If you would like to re-run the debugger from the beginning, you can stop the current debugging session (because it might think you are still paused at a breakpoint!) using the stop toolbar button at the top of your window, as shown below. Then, you can start the Debugger using the Debug
menu like before!
You can submit this project as usual, by adding your README and exporting the project to a ZIP file for submission.
Part 2: Debugging to Find a Bug
Now, open this NetBeans project, and use the debugger to find and fix the error in the program!
Part 3: Bug Hunt
On the class activities discussion board, post at least two bugs that you’ve found in your own code. Let us know whether it was a syntax error (a typo that prevented your program from running) or a logic error (a program that ran but did something you didn’t expect). Let us know the error message you received, what the problem was, and how you fixed it.
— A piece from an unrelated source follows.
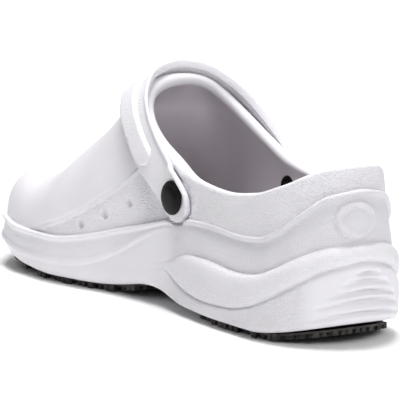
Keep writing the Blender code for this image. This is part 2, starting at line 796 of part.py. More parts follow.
class StrapPath:
    """The strap's inner line: up from the rivets, over the vamp just ahead of the collar."""

    def __init__(self):
        self.rivets = {side: rivet_place(side) for side in (1, -1)}
        low = self.rivets[1]
        top_x = float(share_to_x(STRAP_TOP_ALONG))
        self.tilt = math.atan2(crest_height(top_x) - low[2], top_x - low[0])
        self.origin = np.array([low[0], 0.5 * (self.rivets[1][1] + self.rivets[-1][1]), low[2]])
        self.climb = np.array([math.cos(self.tilt), 0.0, math.sin(self.tilt)])
        self.across = np.array([-math.sin(self.tilt), 0.0, math.cos(self.tilt)])

    def point(self, y, h):
        """Place of a point of the strap's line, h up its slope; the line sags beside the collar."""
        sag = STRAP_BOW * math.sin(2.0 * math.atan2(max(h, 0.0), abs(y))) ** 2
        return self.origin + np.array([0.0, y, 0.0]) + h * self.climb - sag * self.across

    def dome_radius(self, angle, across):
        """Distance from the strap's centre to the upper at an angle, on a line beside the middle."""
        low, high = 0.010, 0.120
        for _ in range(30):
            middle = 0.5 * (low + high)
            p = self.point(middle * math.cos(angle), middle * math.sin(angle)) + across * self.across
            if p[2] < dome_height(p[:2]):
                low = middle
            else:
                high = middle
        return low

    def inner_line(self, across):
        """Places of the strap's inner face, medial end to lateral end, on a line beside the middle."""
        half = 0.5 * (self.rivets[1][1] - self.rivets[-1][1]) + SEAT_GAP
        flat = [(half, share * STRAP_TAIL) for share in (-1.0, -0.5, 0.0, 0.4, 0.8)]
        hoop = []
        for degrees in range(24, 157, 11):
            angle = math.radians(degrees)
            rise = math.sin(angle)
            lift = min(1.0, 2.0 * rise) * (BEAD_BULGE + SEAT_GAP)
            r = self.dome_radius(angle, across) + SEAT_GAP + lift + STRAP_STANDOFF * rise ** 3
            hoop.append((r * math.cos(angle), r * math.sin(angle)))
        line = flat + hoop + [(-y, h) for y, h in reversed(flat)]
        return np.array([self.point(y, h) + across * self.across for y, h in line])


def seat_cutter(name, path, side, collection):
    """The flat slot that the strap's end lies in: a round-ended bar, from the seat outwards."""
    radius = 0.5 * STRAP_WIDTH + SEAT_MARGIN
    low = -STRAP_TAIL + 0.5 * STRAP_WIDTH
    arc = [(low - radius * math.sin(a), radius * math.cos(a)) for a in np.linspace(0.0, math.pi, 13)]
    outline = arc + [(SEAT_REACH, -radius), (SEAT_REACH, radius)]
    vertices = []
    for out in (0.0, SEAT_CUT_HEIGHT):
        for h, u in outline:
            place = path.rivets[side] + h * path.climb + u * path.across
            vertices.append(place + np.array([0.0, side * out, 0.0]))
    count = len(outline)
    under, over = list(range(count)), list(range(count, 2 * count))
    return new_object(name, vertices, strip_faces(under, over) + [tuple(under), tuple(over)], collection)


def strap_section(half, raise_pad):
    """The strap's section as (across, outward) pairs, with the raised pad on its front half."""
    t, c = STRAP_THICKNESS, STRAP_EDGE
    scale = half / (0.5 * STRAP_WIDTH)
    front = (-0.5 * STRAP_WIDTH + PAD_EDGE_MARGIN) * scale
    back = front + PAD_WIDTH * scale
    k = raise_pad * PAD_THICKNESS
    e = PAD_SLOPE * scale
    return [(-half + c, 0.0), (half - c, 0.0), (half, c), (half, t - c), (half - c, t), (back, t),
            (back - 0.4 * e, t + 0.7 * k), (back - e, t + k), (front + e, t + k),
            (front + 0.4 * e, t + 0.7 * k), (front, t), (-half + c, t), (-half, t - c), (-half, c)]


def build_strap(path, collection):
    """The swing strap, one moulded band with rounded ends and a raised pad."""
    front, rear = (path.inner_line(share * STRAP_WIDTH) for share in (-0.5, 0.5))
    line = 0.5 * (front + rear)
    across = (rear - front) / np.linalg.norm(rear - front, axis=1, keepdims=True)
    outward = np.cross(across, np.gradient(line, axis=0))
    outward /= np.linalg.norm(outward, axis=1, keepdims=True)
    run = np.concatenate(([0.0], np.cumsum(np.linalg.norm(np.diff(line, axis=0), axis=1))))
    full = 0.5 * STRAP_WIDTH
    ends = [full * (1.0 - math.cos(a)) for a in np.radians((17.0, 35.0, 60.0, 90.0))]
    lengths = sorted(ends + [run[-1] - e for e in ends]
                     + [d for d in run if full + 0.002 < d < run[-1] - full - 0.002])
    pad_from = STRAP_TAIL + PAD_START
    vertices, faces, rings = [], [], []
    for d in lengths:
        from_end = min(d, run[-1] - d)
        half = math.sqrt(full ** 2 - max(0.0, full - from_end) ** 2)
        raise_pad = smooth((from_end - pad_from) / 0.006)
        middle, sideways, normal = (np.array([np.interp(d, run, part[:, k]) for k in range(3)])
                                    for part in (line, across, outward))
        ring = []
        for u, v in strap_section(half, raise_pad):
            ring.append(len(vertices))
            vertices.append(middle + u * sideways + v * normal)
        rings.append(ring)
    for a, b in zip(rings[:-1], rings[1:]):
        faces += strip_faces(a, b)
    faces += [tuple(rings[0]), tuple(rings[-1])]
    return new_object("strap", vertices, faces, collection)


def rib_cutter(share, half_sweep, collection, name):
    """A shallow lens-shaped ring piece that cuts one rib groove round the back of the heel."""
    low, top = underside(share_to_x(0.0)), SOLE_HEIGHT * SIDE_LINES[0, 3]
    height = low + share * (top - low)
    vertices, faces, rings = [], [], []
    steps = 12
    for k in range(steps + 1):
        angle = math.pi + math.radians(half_sweep) * (2.0 * k / steps - 1.0)
        side = 1 if math.sin(angle) >= 0.0 else -1
        direction = np.array([math.cos(angle), math.sin(angle)])
        radius, girth = OUTLINES[side].fan(HEEL_CENTRE, direction)
        ray = Ray(side, girth)
        surface = radius - side_inset(girth, height) - tuck(girth, height - ray.low)
        taper = max(0.12, math.cos(0.5 * math.pi * (2.0 * k / steps - 1.0)) ** 0.5)
        ring = []
        for out, up in ((-RIB_DEPTH * taper, 0.0), (0.001, -0.8), (0.004, -0.8), (0.004, 0.8), (0.001, 0.8)):
            p = HEEL_CENTRE + direction * (surface + out)
            ring.append(len(vertices))
            vertices.append((p[0], p[1], height + up * RIB_WIDTH))
        rings.append(ring)
    for a, b in zip(rings[:-1], rings[1:]):
        faces += strip_faces(a, b)
    faces += [tuple(rings[0]), tuple(rings[-1])]
    return new_object(name, vertices, faces, collection)


def rivet_profiles():
    """Profiles of the cap with its post, and of the inner head, as (radius, height) pairs.

    Height 0 is the seat on the upper's outer wall.
    """
    under = SEAT_GAP + STRAP_THICKNESS + CLEARANCE
    r, h = RIVET_CAP_RADIUS, RIVET_CAP_HEIGHT
    tip = -(RIVET_WALL + CLEARANCE + RIVET_HEAD_HEIGHT)
    cap = [(0.0, under + h), (0.45 * r, under + 0.94 * h), (0.8 * r, under + 0.74 * h),
           (0.95 * r, under + 0.45 * h), (r, under + 0.15 * h), (0.97 * r, under),
           (RIVET_POST_RADIUS, under), (RIVET_POST_RADIUS, tip), (0.0, tip)]
    bore = RIVET_POST_RADIUS + CLEARANCE
    face = -(RIVET_WALL + CLEARANCE)
    rim, deep = RIVET_HEAD_RADIUS, RIVET_HEAD_HEIGHT
    head = [(bore, face), (rim, face), (rim, face - 0.5 * deep), (0.85 * rim, face - deep),
            (bore, face - deep), (bore, face)]
    return cap, head


def centre_on_origin(moulding, shoe, cutters):
    """Hang everything on an empty that puts the middle of the moulding's plan over the origin."""
    corners = np.array([vertex.co[:2] for vertex in moulding.data.vertices])
    middle = 0.5 * (corners.min(axis=0) + corners.max(axis=0))
    centre = bpy.data.objects.new("shoe_centre", None)
    centre.location = (-middle[0], -middle[1], 0.0)
    bpy.context.scene.collection.objects.link(centre)
    for item in list(shoe.objects) + list(cutters.objects):
        item.parent = centre


def main():
    """Clear the scene and build the clog."""
    for item in list(bpy.data.objects):
        bpy.data.objects.remove(item, do_unlink=True)
    shoe = bpy.data.collections.new("chef_clog")
    cutters = bpy.data.collections.new("cutters")
    bpy.context.scene.collection.children.link(shoe)
    bpy.context.scene.collection.children.link(cutters)
    foam = material("white moulded foam", (0.78, 0.77, 0.79), 0.55)
    lining = material("grey insole foam", (0.55, 0.54, 0.56), 0.8)
    rubber = material("black rubber", (0.02, 0.02, 0.02), 0.6)
    plastic = material("black plastic", (0.012, 0.012, 0.012), 0.35)

    rays = ring_of_rays()
    upper, floor_ring = build_moulding(rays, shoe)
    upper.data.materials.append(foam)
    build_insole(floor_ring, rays, shoe).data.materials.append(lining)
    path = StrapPath()
    strap = build_strap(path, shoe)
    strap.data.materials.append(foam)
    build_tread("heel_tread", HEEL_TREAD, shoe, cutters).data.materials.append(rubber)
    build_tread("forefoot_tread", FORE_TREAD, shoe, cutters).data.materials.append(rubber)

    cap_profile, head_profile = rivet_profiles()
    for side, word in ((1, "medial"), (-1, "lateral")):
        place = path.rivets[side]
        cut(upper, seat_cutter("seat_" + word, path, side, cutters))
        spot_start = place - np.array([0.0, side * RIVET_WALL, 0.0])
        spot = cylinder("spot_" + word, RIVET_HEAD_RADIUS + RIVET_SPOT_MARGIN, spot_start, 0.006, -side, cutters, 28)
        cut(upper, spot)
        bore_start = place - np.array([0.0, side * 0.012, 0.0])
        bore = cylinder("bore_" + word, RIVET_POST_RADIUS + CLEARANCE, bore_start, 0.030, side, cutters)
        cut(upper, bore)
        cut(strap, bore)
        turned("rivet_cap_" + word, cap_profile, place, side, shoe).data.materials.append(plastic)
        turned("rivet_head_" + word, head_profile, place, side, shoe).data.materials.append(plastic)
        for number, (along, rise) in enumerate(DIMPLES):
            x, z = float(share_to_x(along)), rise * SOLE_HEIGHT
            girth = OUTLINES[side].girth_at_x(x)
            base = abs(float(half_width(along, side)) - side * centre_line(x)) - upper_inset(girth)
            y = centre_line(x) + side * base * dome_share(z, x, girth)
            start = (x, y - side * DIMPLE_DEPTH, z)
            name = "dimple_%s_%d" % (word, number)
            cut(upper, cylinder(name, DIMPLE_RADIUS, start, 0.010, side, cutters, 12))
    for number, (share, sweep) in enumerate(HEEL_RIBS):
        cut(upper, rib_cutter(share, sweep, cutters, "rib_%d" % number))
    centre_on_origin(upper, shoe, cutters)


if __name__ == "__main__":
    main()
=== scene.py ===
"""Looks of the moulded kitchen clog: fine shell, strap, rivets, treads, footbed, finishes and studio.

The forms repeat the CAD part's own formulas, more finely sampled, and carry the low relief of the mould.
Metres, +Z up, toe at +X, big toe side (medial) at +Y.
"""
import logging
import math
from dataclasses import dataclass, field
from enum import Enum

import bmesh
import bpy
import numpy as np
from mathutils import Matrix, Vector


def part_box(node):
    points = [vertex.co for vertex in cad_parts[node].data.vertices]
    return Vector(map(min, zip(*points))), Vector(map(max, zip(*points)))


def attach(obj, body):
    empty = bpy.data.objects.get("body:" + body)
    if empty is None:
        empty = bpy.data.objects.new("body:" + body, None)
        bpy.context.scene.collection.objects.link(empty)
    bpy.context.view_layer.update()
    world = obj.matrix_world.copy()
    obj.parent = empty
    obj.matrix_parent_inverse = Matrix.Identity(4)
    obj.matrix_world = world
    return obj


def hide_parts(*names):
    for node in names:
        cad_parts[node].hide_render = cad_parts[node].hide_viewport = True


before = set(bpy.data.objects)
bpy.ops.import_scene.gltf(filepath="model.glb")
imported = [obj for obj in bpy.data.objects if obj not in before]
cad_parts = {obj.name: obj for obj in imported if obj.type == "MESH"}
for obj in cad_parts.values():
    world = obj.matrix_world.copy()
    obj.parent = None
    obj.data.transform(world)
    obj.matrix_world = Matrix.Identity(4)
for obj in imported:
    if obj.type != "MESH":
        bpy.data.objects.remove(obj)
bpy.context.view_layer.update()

LOG = logging.getLogger("clog")
MM = 0.001
# Vertex numbers of each face of a mesh
Faces = list[tuple[int, ...]]
# Where a change starts and how far it reaches, with a negative reach for a fall
Span = tuple[float, float]
# One place in space, or three factors along X, Y and Z
Triple = tuple[float, float, float]
# Sockets of a Mix node that mixes colours: its two colours and its result
MIX_FROM, MIX_TO, MIX_RESULT = 6, 7, 2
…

Each student that is the first to discover and report a unique bug will receive 3 points of extra credit on this lab, and up to 15 extra points total!
Submission
When you’re done, write a README for your project, and save all your files, before exporting your project to ZIP. In your README, answer any bolded questions presented on this page. Here is a video tutorial describing how to write a README for your project, and how to export it. You can submit multiple zip files, so feel free to export all your projects.
Trivia
The first computer “bug” is attributed to Grace Hopper, when an actual bug was found in the circuitry of a system, causing the program being executed to fail! Here’s a picture from their engineering journal.
Did you know that the most copied StackOverflow code snippet (as of 2018) contained a bug that was only fixed 9 years later?
Submission
In your submission, please include answers to any questions asked on the assignment page in your README file. If you wrote code as part of this assignment, please describe your design, approach, and implementation in your README file as well. Finally, include answers to the following questions:- Describe what you did, how you did it, what challenges you encountered, and how you solved them.
- Please answer any questions found throughout the narrative of this assignment.
- If collaboration with a buddy was permitted, did you work with a buddy on this assignment? If so, who? If not, do you certify that this submission represents your own original work?
- Please identify any and all portions of your submission that were not originally written by you (for example, code originally written by your buddy, or anything taken or adapted from a non-classroom resource). It is always OK to use your textbook and instructor notes; however, you are certifying that any portions not designated as coming from an outside person or source are your own original work.
- Approximately how many hours it took you to finish this assignment (I will not judge you for this at all...I am simply using it to gauge if the assignments are too easy or hard)?
- Your overall impression of the assignment. Did you love it, hate it, or were you neutral? One word answers are fine, but if you have any suggestions for the future let me know.
- Any other concerns that you have. For instance, if you have a bug that you were unable to solve but you made progress, write that here. The more you articulate the problem the more partial credit you will receive (it is fine to leave this blank).
Assignment Rubric
Description | Pre-Emerging (< 50%) | Beginning (50%) | Progressing (85%) | Proficient (100%) |
---|---|---|---|---|
Algorithm Implementation (15%) | The algorithm fails on the test inputs due to major issues, or the program fails to compile and/or run | The algorithm fails on the test inputs due to one or more minor issues | The algorithm is implemented to solve the problem correctly according to given test inputs, but would fail if executed in a general case due to a minor issue or omission in the algorithm design or implementation | A reasonable algorithm is implemented to solve the problem which correctly solves the problem according to the given test inputs, and would be reasonably expected to solve the problem in the general case |
Code Quality and Documentation (15%) | Code commenting and structure are absent, or code structure departs significantly from best practice, and/or the code departs significantly from the style guide | Code commenting and structure is limited in ways that reduce the readability of the program, and/or there are minor departures from the style guide | Code documentation is present that re-states the explicit code definitions, and/or code is written that mostly adheres to the style guide | Code is documented at non-trivial points in a manner that enhances the readability of the program, and code is written according to the style guide |
Writeup and Submission (70%) | An incomplete submission is provided, or the README file submitted is blank | The program is submitted, but not according to the directions in one or more ways (for example, because it is lacking a readme writeup or missing answers to written questions) | The program is submitted according to the directions with a minor omission or correction needed, including a readme writeup describing the solution and answering nearly all questions posed in the instructions | The program is submitted according to the directions, including a readme writeup describing the solution and answering all questions posed in the instructions |
Please refer to the Style Guide for code quality examples and guidelines.